First and foremost, please read the fine Postfix Debugging HOWTO [1]. It
will provide guidance in troubleshooting your problem.

On 2010-03-24 Josh Cason wrote:
> First I hope I'm posting a reply back. I'll try to explain better.
> Since I cannot find the log I need to post.

What operating system are you using? In case of Linux it's probably
/var/log/mail.log or something like that. You'll find the exact name and
location in your syslog configuration.

Once you have located the file: please do *not* post the entire log
file, but extract the relevant entries (e.g. grep for the queue ID of a
suspicious transaction).

> The spam comes from any place. Mostly just foreign IP numbers. Yea we
> could block the ip numbers but they change. We also use postini and to
> my surprise it even show up through them. This problem does not last
> more than 2 weeks if that. For instance on postini it came in for
> about two weeks. Not every day. Then I assume postini or whoever fixes
> or kicks the spammer off-line. I went with a month and a half one time
> with no extra junk. Then it returned. All I see is a person connecting
> up. Dropping a message via a ip number. With or without spoofed
> address. Then it goes through the system and is sent back out to like
> 30 recepients.

If an arbitrary external host can submit a message that is relayed to
external recipients, then you do have an open relay. Which would be a
Bad Thing(tm). However, given your vague description and non-existent
evidence, it could be anything else just as well.

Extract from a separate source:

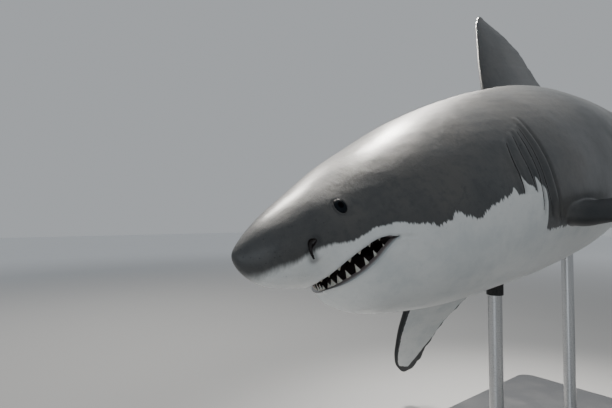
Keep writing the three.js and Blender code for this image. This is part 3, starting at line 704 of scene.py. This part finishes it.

Please do post the output of "postconf -n" and relevant log excerpts.

> On the other problem. We still get email that is to/from the same
> person and it is not from our system. I found a page that said that
> said if you added something it will check to see the to/from is not
> from your ip number and kills the message. But I cannot find that
> info. Even though the ip number can be spoofed. Most of what I see is
> not. When you look at the message. Just the to/from address matches
> up. The ip does not.

I think what you want can be done with a policy daemon or a proxy
filter. I seem to recall a discussion about this very topic not too long
ago, but was unable to find it when sifting through the list archive.

[1] http://www.postfix.org/DEBUG_README.html

Regards
Ansgar Wiechers
-- 
"Abstractions save us time working, but they don't save us time learning."